Four weeks after the regular session adjourned, legislators still haven't resolved major tax and spending issues. The House and Senate held floor sessions Monday, but accomplished little. Some Republicans are accusing Senate Democrats of trying to avoid passing a tax bill, while DFLers say House Republicans haven't adequately addressed their concerns about education funding and the structure of property tax reform.

HOUSE AND SENATE TAX NEGOTIATORS TRADED OFFERS over the weekend, but neither offer was accepted, and both sides returned to publicly debating the details of tax policy without making any major decisions. The fiscal year ends on June 30th, and without a new budget the state will have to shut down non-critical functions. A Republican radio ad running statewide blames Senate Democrats for the stalemate, and House Speaker Steve Sviggum, R-Kenyon, says many in his caucus question whether Senate Democrats' strategy is to run out the clock and not pass a tax bill by July 1. "You know, that's obviously a concern that we have from the standpoint of the Republican caucus is that the Democratic majority in the Senate ultimately doesn't want a tax bill. That's a concern," he said.

Sviggum says that's why House Republicans won't pass a tax rebate returning this year's surplus unless it's paired with permanent property tax cuts. Senate Democrats deny they're stalling on tax relief. They say they've agreed to the overall framework of property tax reform, they're simply trying to minimize the shift in property tax burden from businesses to homes. Assistant Senate Majority Leader John Hottinger, DFL-Mankato, says if lawmakers can't agree on a way to do that, Senate Democrats would support a "lights-on" strategy to avoid a shutdown.

"I think it's a reasoned approach to the fact we have major differences to the most significant change in our tax structure in 30 years. I don't know that postponing that change for a couple of months is such a dramatically bad outcome, our system works pretty well as it is," Hottinger said. "But I think shutting down government while we continue to discuss that is a bad outcome."

House Republicans say there's no reason to delay the tax bill, since the state has a budget surplus, and Gov. Jesse Ventura has said he would likely veto "lights-on" legislation that doesn't include a tax bill. University of Minnesota political science professor Bill Flanigan says if Senate Democrats do delay the tax bill, it would only be a short-term strategy. He says both sides will ultimately have to resolve their differences.

"The various sides are playing chicken with public policy right now, and eventually they have to do that and make some real compromises," Flanigan said. "But in the short run, they can get away with avoiding that, and that seems to be what they're all doing at one time or another." He says both sides seem to be staking out positions to take to the next election, but a lot can change between now and 2002.

In the meantime, the longer the stalemate continues, the more difficult it will be for the state to enact any type of property tax reform, according to Revenue Commissioner Matt Smith.
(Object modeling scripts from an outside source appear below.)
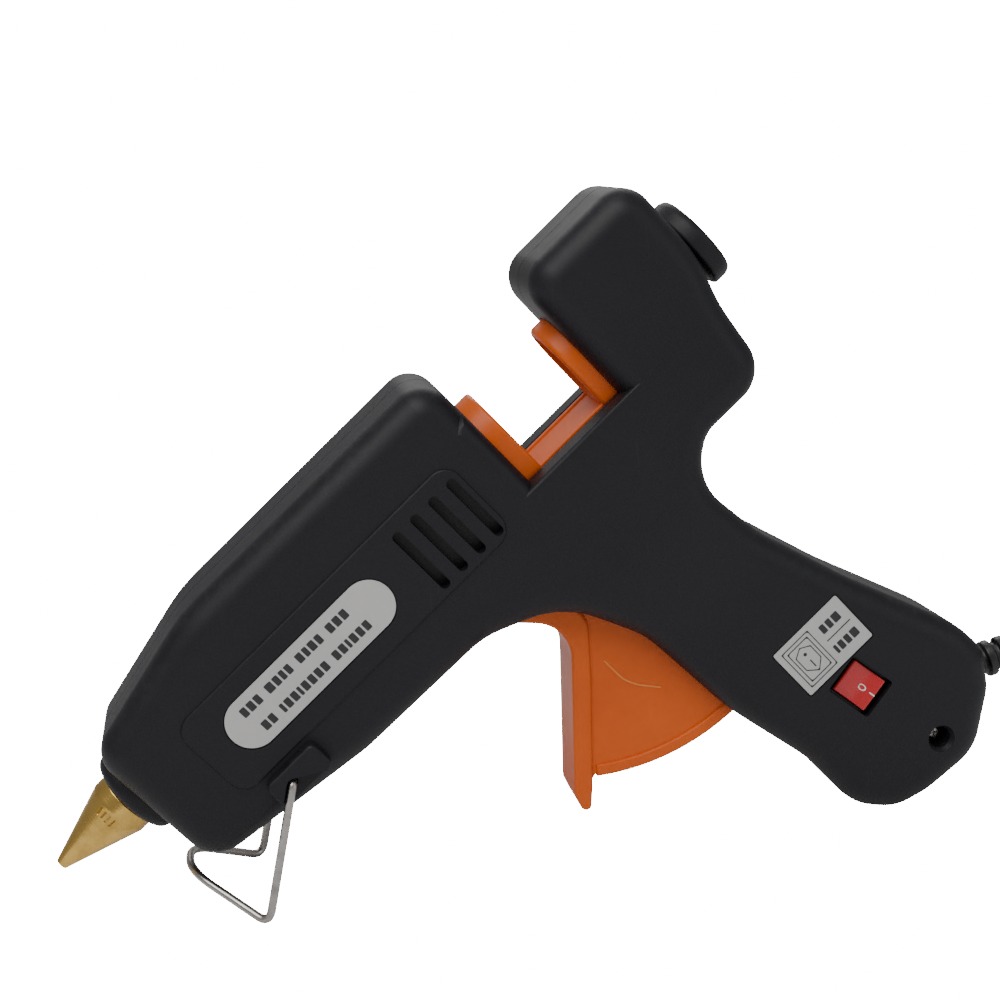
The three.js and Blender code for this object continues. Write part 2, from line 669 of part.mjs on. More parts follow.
piece('trigger_pin', rod(pivot.x, pivot.y, trigger.pinR, -13, 13, 20), 'steel');

// The return spring pulls the carriage back to the rear of the housing.
function springPath() {
  const points = [];
  const count = spring.turns * 8;
  for (let i = 0; i <= count; i += 1) {
    const angle = (2 * Math.PI * i) / 8;
    points.push(new THREE.Vector3(
      THREE.MathUtils.mapLinear(i, 0, count, spring.frontX + spring.wireR, spring.rearX - spring.wireR),
      spring.radius * Math.cos(angle),
      spring.z + spring.radius * Math.sin(angle),
    ));
  }
  return new THREE.CatmullRomCurve3(points);
}
piece('return_spring', swept(springPath(), spring.wireR, 80, 5), 'steel');

// ---- stand --------------------------------------------------------------------------------
piece('stand_wire', wire([
  [stand.pivotX, -stand.inset, stand.pivotZ],
  [stand.pivotX, -stand.legY, stand.pivotZ, 1.4],
  [stand.footX, -stand.legY, stand.footZ],
  [stand.bowX, -stand.bowHalf, stand.bowZ, 6.7],
  [stand.bowX, stand.bowHalf, stand.bowZ, 6.7],
  [stand.footX, stand.legY, stand.footZ],
  [stand.pivotX, stand.legY, stand.pivotZ, 1.4],
  [stand.pivotX, stand.inset, stand.pivotZ],
], stand.wireR, 3.4, 64), 'steel');

// ---- switch and wiring --------------------------------------------------------------------
const switchFace = -gripHalf + wall + gap;
piece('switch_body', rockerFrame(cut(
  box(-5.6, 5.6, switchFace, switchFace + 11, -7, 7),
  box(-rocker.width / 2 - gap, rocker.width / 2 + gap, switchFace - 1, switchFace + 5, -5.9, 5.9),
)), 'blackPlastic');
const rockerPivotY = switchFace + 0.4;
const rockerShape = rounded([
  [-rocker.length / 2, 2.7], [0, 1.9], [rocker.length / 2, 2.7], [rocker.length / 2 - 0.6, -1.6],
  [0, -3], [-rocker.length / 2 + 0.6, -1.6],
].map(([x, y]) => [x, y, 0.3]).reverse());
function rockerSolid() {
  const geometry = new THREE.ExtrudeGeometry(rockerShape, {
    depth: rocker.width, bevelEnabled: false, curveSegments: 2,
  });
  geometry.translate(0, 0, -rocker.width / 2);
  const turn = new THREE.Matrix4().makeBasis(
    new THREE.Vector3(0, 0, 1), new THREE.Vector3(0, -1, 0), new THREE.Vector3(1, 0, 0),
  );
  geometry.applyMatrix4(turn);
  return solid(geometry).rotate([-8, 0, 0]).translate([0, rockerPivotY, 0]);
}
piece('switch_rocker', rockerFrame(rockerSolid()), 'red');
for (const [i, z] of [-3, 3].entries()) {
  piece(`switch_terminal_${i + 1}`, rockerFrame(
    box(-2.4, 2.4, switchFace + 11 + gap, switchFace + 17, z - 0.4, z + 0.4),
  ), 'brass');
}
piece('terminal_block', box(20, 32, 3.6, 11.6, -118.6, -111), 'ceramic');
for (const [i, y] of [9.8, 12].entries()) {
  piece(`heater_lead_${i + 1}`, wire([
    [24 + 4 * i, y - 2.4 - 1.6 * i, -110.6], [24 + 4 * i, y, -104], [27, y, -84], [22, y, -50],
    [12, y, -18.3], [-40, y, -18.3], [-52, y, -16],
  ], 0.9, 5, 26, 6), i ? 'wireBlue' : 'wireBrown');
}

// ---- cord exit ----------------------------------------------------------------------------
function ribbedProfile() {
  const ribs = 7;
  const profile = [[0, -7.6], [relief.radius, -7.6], [relief.radius, 1.6]];
  const pitch = (relief.length - 3) / ribs;
  for (let i = 0; i < ribs; i += 1) {
    const along = 2 + i * pitch;
    const radius = THREE.MathUtils.lerp(relief.radius - 0.3, relief.tipR, i / (ribs - 1));
    profile.push([radius - 0.8, along], [radius - 0.8, along + 1.2]);
    profile.push([radius, along + 1.6], [radius, along + pitch - 0.3]);
  }
  profile.push([cordR + 0.4, relief.length], [0, relief.length]);
  return profile;
}
piece('strain_relief', solid(alongRelief(ribbedProfile(), 16)), 'rubber');
piece('cord_tail', solid(alongRelief([
  [0, -15], [cordR, -15], [cordR, -7.6 - gap], [0, -7.6 - gap],
], 16)), 'rubber');
const clampAt = new THREE.Vector3(relief.x, 0, relief.z).addScaledVector(reliefDirection, -12);
const clampTurn = (body) => body.rotate([0, relief.dip, 0]).translate([clampAt.x, 0, clampAt.z]);
piece('cord_clamp', clampTurn(box(-2, 2, -8.4, 8.4, cordR + gap, cordR + gap + 2)), 'blackPlastic');
for (const [i, y] of [-6.4, 6.4].entries()) {
  piece(`clamp_screw_${i + 1}`, clampTurn(
    rodUp(0, y, 1.7, cordR + 2 * gap + 2, cordR + 2 * gap + 3.4),
  ), 'steel');
}

function rodUp(x, y, radius, z0, z1, sides = 14) {
  const geometry = new THREE.CylinderGeometry(radius, radius, z1 - z0, sides);
  geometry.rotateX(Math.PI / 2);
  geometry.translate(x, y, (z0 + z1) / 2);
  return solid(geometry);
}

// ---- free cord, in the row frame ----------------------------------------------------------
// Out of the strain relief, down to the table, and along it to the hank.
const cordLead = [
  [128.02, 0, 34.98], [133.9, 0, 36.1], [139.8, 0, 37.1], [146.6, 0, 37.6], [153.6, -0.6, 36.7],
  [160, -2, 34.1], [165.6, -4.2, 29.9], [170.4, -7, 24.6], [175.2, -10.2, 19], [180.6, -13.6, 13.2],
  [187, -17, 8.4], [194.4, -20.4, 5], [202.6, -23, 3.3], [210.2, -24.1, 3.1],
];
// Round the near end on top of the hank, and to the plug that lies on it.
const plugLead = [
  [211.6, 0, 22.75], [213, -6.9, 22.75], [216.9, -12.7, 22.75], [222.7, -16.6, 22.75], [229.6, -18, 22.75],
  [238.5, -16.8, 22.9], [246.4, -13.4, 23.6], [252.6, -9.6, 24.9], [257.6, -6.6, 26], [263, -3.9, 26.6],
  [269.2, -3, 26.7],
];

function cordAlong(points, steps) {
  const path = new THREE.CatmullRomCurve3(points.map((point) => new THREE.Vector3(...point)));
  return swept(path, cordR, steps, 8);
}

// Two round ends, and two runs that the tie draws together at the middle.
function hankOutline(radius) {
  const outline = new THREE.Shape();
  const steps = 8;
  const side = (sign) => {
    for (let i = 0; i <= steps; i += 1) {
      const along = THREE.MathUtils.mapLinear(i, 0, steps, -hank.run / 2, hank.run / 2);
      const pull = hank.waist * (0.5 + 0.5 * Math.cos((2 * Math.PI * along) / hank.run));
      const [x, y] = [sign * along, sign * (pull - radius)];
      if (sign > 0 && i === 0) outline.moveTo(x, y);
      else outline.lineTo(x, y);
    }
  };
  side(1);
  outline.absarc(hank.run / 2, 0, radius, -Math.PI / 2, Math.PI / 2, false);
  side(-1);
  outline.absarc(-hank.run / 2, 0, radius, Math.PI / 2, 1.5 * Math.PI, false);
  return outline;
}

function raised(outline, x, y, z0, z1) {
  const geometry = new THREE.ExtrudeGeometry(outline, {
    depth: z1 - z0, bevelEnabled: false, curveSegments: 6,
  });
  geometry.translate(x, y, z0);
  return geometry;
}

const tieInside = hank.outer + cordR - hank.waist + 1.1;
const tieSection = (grow) => rounded(rectangle(
  -tieInside - grow, hank.bottom - gap - grow, tieInside + grow, hank.top + gap + grow, grow,
));
const plugOutline = rounded([
  [0, -6, 2], [9, -9, 6], [20, -plug.half, 5], [plug.length, -plug.half, 1.5], [plug.length, plug.half, 1.5],
  [20, plug.half, 5], [9, 9, 6], [0, 6, 2],
]);

piece('cord_lead', cordAlong(cordLead, 40), 'rubber', freeCord);
piece('cord_hank', raised(
  hankOutline(hank.outer + cordR), hank.x, 0, hank.bottom, hank.top,
), 'rubber', freeCord);
piece('plug_lead', cordAlong(plugLead, 26), 'rubber', freeCord);
piece('cord_tie', cut(
  bar(tieSection(hank.tieThick), hank.x - hank.tieHalf, hank.x + hank.tieHalf),
  bar(tieSection(0), hank.x - hank.tieHalf - 1, hank.x + hank.tieHalf + 1),
), 'blackPlastic', freeCord);
piece('plug_body', raised(
  plugOutline, plug.backX, plug.y, plug.z - plug.thick / 2, plug.z + plug.thick / 2,
), 'rubber', freeCord);
for (const [i, side] of [-1, 1].entries()) {
  const profile = [
    [0, 0], [plug.pinR, 0], [plug.pinR, plug.pinLength - 1.4],
    [plug.pinR - 1, plug.pinLength], [0, plug.pinLength],
  ];
  const pin = turned(profile, 12);
  pin.translate(plug.backX + plug.length + gap, plug.y + (side * plug.pinApart) / 2, plug.z);
  piece(`plug_pin_${i + 1}`, pin, 'steel', freeCord);
}

// ---- labels -------------------------------------------------------------------------------
piece('oval_label', plate(rounded(rectangle(
  ovalLabel.x - ovalLabel.length / 2, ovalLabel.z - ovalLabel.height / 2,
  ovalLabel.x + ovalLabel.length / 2, ovalLabel.z + ovalLabel.height / 2, ovalLabel.height / 2 - 0.01,
)), labelFace, labelFace + ovalLabel.thick), 'label');
piece('rating_label', plate(rounded(rectangle(
  rateLabel.x - rateLabel.length / 2, rateLabel.z - rateLabel.height / 2,
  rateLabel.x + rateLabel.length / 2, rateLabel.z + rateLabel.height / 2, 0.5,
)), -gripHalf, -gripHalf + rateLabel.thick), 'label');

// ---- standing on the table ----------------------------------------------------------------
// The gun tips forward until the stand's feet and the butt are level.
function lowest(mesh, angle) {
  const at = mesh.geometry.attributes.position;
  let low = Infinity;
  for (let i = 0; i < at.count; i += 1) {
    low = Math.min(low, at.getX(i) * Math.sin(angle) + at.getZ(i) * Math.cos(angle));
  }
  return low;
}

function tipAngle() {
  const [feet, shell] = [gun.getObjectByName('stand_wire'), gun.getObjectByName('housing_left')];
  let [flat, steep] = [rad(5), rad(75)];
  for (let i = 0; i < 40; i += 1) {
    const middle = (flat + steep) / 2;
    if (lowest(feet, middle) > lowest(shell, middle)) flat = middle;
    else steep = middle;
  }
  return flat;
}

gun.rotation.y = -tipAngle();
const root = new THREE.Group();
root.add(gun);
root.add(freeCord);
root.updateMatrixWorld(true);
const bounds = new THREE.Box3().setFromObject(gun, true);
gun.position.set(-(bounds.min.x + bounds.max.x) / 2, -(bounds.min.y + bounds.max.y) / 2, -bounds.min.z);
root.updateMatrixWorld(true);

export default root;
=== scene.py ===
import json
import math
import bmesh
import bpy
from mathutils import Matrix, Vector

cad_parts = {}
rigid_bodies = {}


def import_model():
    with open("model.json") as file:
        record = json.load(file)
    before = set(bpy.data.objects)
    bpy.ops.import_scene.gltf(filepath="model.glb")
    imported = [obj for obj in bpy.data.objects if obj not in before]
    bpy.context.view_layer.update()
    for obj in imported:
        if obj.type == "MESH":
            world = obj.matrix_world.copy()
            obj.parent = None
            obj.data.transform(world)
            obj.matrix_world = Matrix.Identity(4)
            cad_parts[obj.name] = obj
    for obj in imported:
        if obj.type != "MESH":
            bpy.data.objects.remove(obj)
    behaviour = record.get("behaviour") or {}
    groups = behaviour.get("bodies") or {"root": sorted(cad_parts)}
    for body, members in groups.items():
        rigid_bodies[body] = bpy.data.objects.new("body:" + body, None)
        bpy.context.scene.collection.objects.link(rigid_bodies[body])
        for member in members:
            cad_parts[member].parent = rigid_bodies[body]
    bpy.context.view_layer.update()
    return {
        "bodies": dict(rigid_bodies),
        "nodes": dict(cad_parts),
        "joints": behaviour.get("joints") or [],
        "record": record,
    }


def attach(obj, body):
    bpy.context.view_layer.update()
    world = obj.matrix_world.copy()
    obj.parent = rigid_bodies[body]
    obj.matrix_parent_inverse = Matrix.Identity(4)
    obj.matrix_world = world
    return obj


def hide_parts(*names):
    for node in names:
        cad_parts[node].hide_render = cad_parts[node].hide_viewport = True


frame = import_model()
nodes = frame["nodes"]
print("frame loaded:", len(nodes), "nodes")

# Pieces are drawn in the gun's own frame in millimetres: x from nozzle to inlet along the stick, z up.
# The gun then tips onto its wire stand.
gunPose = {"tip": 38.248839, "x": -25.407988, "z": 94.104483}
tip = math.radians(gunPose["tip"])
gunToTable = Matrix((
    (math.cos(tip), 0, -math.sin(tip), gunPose["x"] / 1000),
    (0, 1, 0, 0),
    (math.sin(tip), 0, math.cos(tip), gunPose["z"] / 1000),
    (0, 0, 0, 1),
))
mm = 0.001


view = {
    "place": (-0.0776, -0.3968, 0.1703),
    "right": (0.9809, -0.1685, -0.0970),
    "up": (0.1289, 0.1900, 0.9733),
    "lens": 64.2,
    "keyPower": 9.0, "fillPower": 1.6, "rimPower": 4.0,
    "skyStrength": 0.3, "skySeen": 30.0, "floorGlow": 30.0,
    "floorColour": (0.86, 0.86, 0.87, 1),
}


def makeCamera():
    bpy.ops.object.camera_add(location=view["place"])
    camera = bpy.context.object
    right = Vector(view["right"]).normalized()
    up = Vector(view["up"])
    back = right.cross(up).normalized()
    up = back.cross(right)
    turn = Matrix((right, up, back)).transposed()
    camera.rotation_mode = "QUATERNION"
    camera.rotation_quaternion = turn.to_quaternion()
    camera.data.lens = view["lens"]
    camera.data.sensor_width = 36
    camera.data.clip_start = 0.01
    camera.data.clip_end = 100
    bpy.context.scene.camera = camera


def areaLight(name, place, target, size, power, colour=(1, 1, 1)):
    bpy.ops.object.light_add(type="AREA", location=place)
    light = bpy.context.object
    light.name = name
    light.data.shape = "RECTANGLE"
    light.data.size, light.data.size_y = size
    light.data.energy = power
    light.data.color = colour
    way = Vector(target) - Vector(place)
    light.rotation_mode = "QUATERNION"
    light.rotation_quaternion = way.to_track_quat("-Z", "Y")


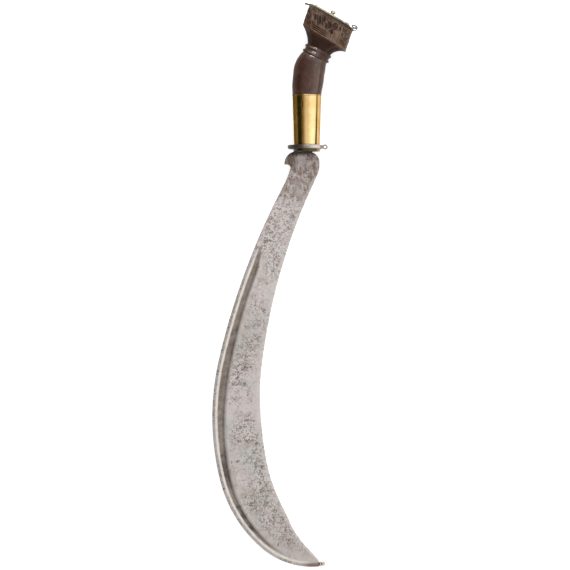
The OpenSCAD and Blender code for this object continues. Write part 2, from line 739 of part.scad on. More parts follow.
module finial_washer() {
    color(brass_gold) on_top() translate([finial_at, cap_t + cap_crown, 0]) along_handle() difference() {
        cylinder(d1 = flare_d, d2 = flare_d - 2.4, h = flare_t, $fn = 48);
        translate([0, 0, -1]) cylinder(d = button_shank_d + fit, h = flare_t + 2, $fn = 32);
    }
}

module finial() {
    r = button_d / 2;
    y0 = cap_t + cap_crown + flare_t;
    color(brass_gold) on_top() translate([finial_at, 0, 0]) difference() {
        union() {
            translate([0, y0, 0]) along_handle() rotate_extrude($fn = 48) polygon(concat(
                [[0, 0], [r * 0.7, 0], [r * 0.62, 0.6]],
                [for (p = arc([0, 0], 1, -35, 90, 12))
                    [r * p[0], button_h * mix(button_mid, 1, p[1])]]));
            translate([0, y0 - button_shank_len - cap_t - cap_crown, 0]) along_handle()
                cylinder(d = button_shank_d, h = button_shank_len + cap_t + cap_crown + 0.5, $fn = 32);
        }
        translate([0, y0 + button_h * button_mid, -r - 1])
            cylinder(d = button_hole_d, h = 2 * r + 2, $fn = 32);
    }
}

// The two linked wires: middle and direction of each loop, from the corner of the cap
corner = top_c + [cos(top_slope), -sin(top_slope)] * top_half;
loop_c = [corner[0] + 2.9, corner[1] + 1.1, 0];
loop_n = unit([-0.41, 0.65, 0.64]);
ring_c = loop_c + [-0.55, 3.05, -3.55];
ring_n = unit([0.39, 0.76, 0.52]);
module face(n) {
    rotate(a = acos(n[2]), v = [-n[1], n[0], 0]) children();
}
module wire_ring(r, w) {
    rotate_extrude($fn = 64) translate([r, 0]) circle(r = w, $fn = 20);
}
module at_loop() {
    translate(loop_c) face(loop_n) children();
}
// The shank leaves the loop in its own plane, towards the wood
shank_dir = let (v = unit([-1, -0.55, 0])) unit(v - (v * loop_n) * loop_n);
module loop_shank(extra) {
    translate(loop_c + shank_dir * loop_r) face(shank_dir)
        cylinder(d = loop_wire_d + 2 * extra, h = loop_shank_len + extra, $fn = 24);
}
module cap_eye() {
    color(brass_gold) {
        at_loop() wire_ring(loop_r, loop_wire_d / 2);
        loop_shank(0);
    }
}
module pommel_ring() {
    color(iron_grey) translate(ring_c) face(ring_n) wire_ring(ring_r, ring_wire_d / 2);
}

// The axe lies on the ridge of the blade's back and on the guard's rim. The tilt about the
// line along the back at the place of rest makes both touch the table
rest_t = t_at_heading(rest_heading);
rest_b = back_at(rest_t);
rest_p = [rest_b[0], rest_b[1]] + across(rest_heading) * ridge_inset;
rest_reach = -across(rest_heading) * rest_p;
rest_z = ridge_z(rest_t);
function guard_h(tilt) =
    let (uy = sin(rest_heading) * sin(tilt), f = guard_round)
    (guard_d / 2 - f) * sqrt(1 - uy * uy) + (guard_t / 2 - f) * abs(uy) + f;
function settle(tilt, n) = n == 0 ? tilt
    : settle(asin((guard_h(tilt) - rest_z * cos(tilt)) / rest_reach), n - 1);
tilt = settle(5, 8);
lay_dir = down(rest_heading);

module lay() {
    translate([0, 0, guard_h(tilt)]) rotate(a = tilt, v = [lay_dir[0], lay_dir[1], 0]) children();
}

lay() blade();
lay() tip_knob();
lay() guard();
lay() guard_washer();
lay() root_washer();
lay() grip_sleeve();
lay() grip();
lay() tang_resin();
lay() pommel_cap();
lay() cap_nails();
lay() cap_eye();
lay() pommel_ring();
lay() finial();
lay() finial_washer();
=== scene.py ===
import json
from math import atan, atan2, cos, degrees, dist, hypot, pi, radians, sin, sqrt, tan, tau

import bmesh
import bpy
from mathutils import Matrix, Vector, noise


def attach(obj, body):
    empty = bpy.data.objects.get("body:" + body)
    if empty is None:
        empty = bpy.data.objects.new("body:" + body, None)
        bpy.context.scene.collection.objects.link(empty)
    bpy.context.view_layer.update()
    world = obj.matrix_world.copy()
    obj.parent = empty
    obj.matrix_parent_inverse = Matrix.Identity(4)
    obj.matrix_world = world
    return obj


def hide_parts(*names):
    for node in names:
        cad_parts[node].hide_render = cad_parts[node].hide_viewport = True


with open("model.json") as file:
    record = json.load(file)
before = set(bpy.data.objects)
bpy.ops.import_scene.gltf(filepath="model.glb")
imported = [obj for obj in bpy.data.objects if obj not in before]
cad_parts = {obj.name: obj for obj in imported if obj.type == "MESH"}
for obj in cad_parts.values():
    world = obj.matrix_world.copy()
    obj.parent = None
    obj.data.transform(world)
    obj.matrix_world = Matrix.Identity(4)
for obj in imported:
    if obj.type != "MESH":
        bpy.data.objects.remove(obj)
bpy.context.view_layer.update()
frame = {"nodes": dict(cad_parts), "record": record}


# How the axe lies
# It lies on a table on the ridge of its blade and the rim of its guard, so it is tipped a
# little. Its pieces are drawn upright, in millimetres about the guard's middle, and this
# matrix lays them down where the record's mounts say they are.
MM = 0.001
HAND_TO_GUARD = 32.35
mounts = {m["name"]: m for m in frame["record"]["mounts"]}
face_up = Vector(mounts["guard_eye"]["axis"]).normalized()
handle_up = Vector(mounts["hand_grip"]["axis"]).normalized()
edge_way = handle_up.cross(face_up)
guard_middle = Vector(mounts["hand_grip"]["pos_m"]) - handle_up * HAND_TO_GUARD * MM
turned = Matrix((edge_way, handle_up, face_up)).transposed().to_4x4()
laid = Matrix.Translation(guard_middle) @ turned @ Matrix.Scale(MM, 4)


def placed(name, data):
    """A new object in the scene."""
    thing = bpy.data.objects.new(name, data)
    bpy.context.scene.collection.objects.link(thing)
    return thing


def lay_down(name, mesh, material):
    """An object of this mesh, laid with the axe, with one material."""
    mesh.transform(laid)
    mesh.materials.append(material)
    return placed(name, mesh)


# Blade
# One forging of pitted steel: a back that bends as a chain of arcs, a bright ridge, a
# groove full of old patina behind it, a flat, and a narrow bevel to the cutting edge.
# The flat root with its beak and the tang in the handle belong to the same forging.
ARCS = [("Root", -102.5, -12.8), ("Upper back", 870, 14.8), ("Middle", 311, 27.4),
        ("Belly", 157.5, 35.2), ("Sweep to the tip", 92, 47)]
BACK_START = (-19.6, -24.81)
BACK_HEADING = -15.2
BLADE_LENGTH = sum(r * turn * pi / 180 for _, r, turn in ARCS)
BLADE_SIZES = {
    "Width at the root": 29.8, "Greatest width": 60.6, "Place of the greatest width": 375,
    "Swell": 0.115, "Flare under the shoulder": 3.5, "Width at the tip": 6.6,
    "Thickness at the root": 5.18, "Thickness at the tip": 3.18, "Thickness of the back": 3.4,
    "Thickness of the flat": 2.3, "Thickness of the edge": 0.6, "Inset of the ridge": 3.5,
    "Width of the bevel": 4.2, "Length of the blunt root": 75,
    "Inset of the groove": 6.2, "Width of the groove": 9.8, "Depth of the groove": 0.7,
    "Start of the groove": 108, "End of the groove": BLADE_LENGTH - 30,
    "Lead of the bevelled back": 20, "Run of the bevelled back": 40,
    "Wear of the faces": 0.22, "Wear of the edge": 0.5,
}
for label, radius, turn in ARCS:
    BLADE_SIZES[label + " radius"] = radius
    BLADE_SIZES[label + " turn"] = turn
NECK_MIDDLE, NECK_HALF_WIDTH = (-3.3, -5.25), 11
BEAK_RADIUS, SHOULDER_RADIUS = 14.5, 12.2
ROOT_HALF, ROOT_ROUND = 2.1, 0.9
TANG_OUTLINE = [(-6.5, -11), (6.5, -11), (6.5, 6.25), (2.5, 64.7), (-2.5, 64.7), (-6.5, 6.25)]
BLADE_ROWS = 560
FACE_COLUMNS = 40


class Value:
    """What a node gives. Arithmetic with it adds math nodes to the same tree."""

    def __init__(self, socket):
        self.socket, self.tree = socket, socket.id_data

    def __add__(self, other):
        return calc("ADD", self, other)

    def __sub__(self, other):
        return calc("SUBTRACT", self, other)

    def __rsub__(self, other):
        return calc("SUBTRACT", other, self)

    def __mul__(self, other):
        return calc("MULTIPLY", self, other)

    def __truediv__(self, other):
        return calc("DIVIDE", self, other)

    def __pow__(self, other):
        return calc("POWER", self, other)

    def __abs__(self):
        return calc("ABSOLUTE", self)

    __radd__, __rmul__ = __add__, __mul__


def feed(socket, value):
    """Links a node's value to a socket, or sets the socket to a plain value."""
    if isinstance(value, Value):
        socket.id_data.links.new(value.socket, socket)
    else:
        socket.default_value = value


def made(tree, kind, inputs=(), output=0, **settings):
    """A new node with these settings and inputs; gives one of its outputs."""
    node = tree.nodes.new(kind)
    for key, value in settings.items():
        setattr(node, key, value)
    for key, value in dict(inputs).items():
        feed(node.inputs[key], value)
    return Value(node.outputs[output])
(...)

He says with each day that passes without a tax bill, the likelihood of errors on property tax statements and in county and school district budgets increases.

"I think there's an assumption that the bureaucracy, if you will - whether it's at the state level or the local level - can always get things done in a quicker time frame and so there really isn't a need or sense for urgency. And in a sense, that's true, because governments can always find a way to muddle through. But the problem is, it comes at higher costs to the taxpayers, and more mistakes," Smith said.

Smith says property owners may not get truth-in-taxation notices this November. He says counties are currently preparing property tax bills for the coming year under the assumption that the state won't enact any changes, and all that preparation will be wasted if and when the Legislature passes property tax reform.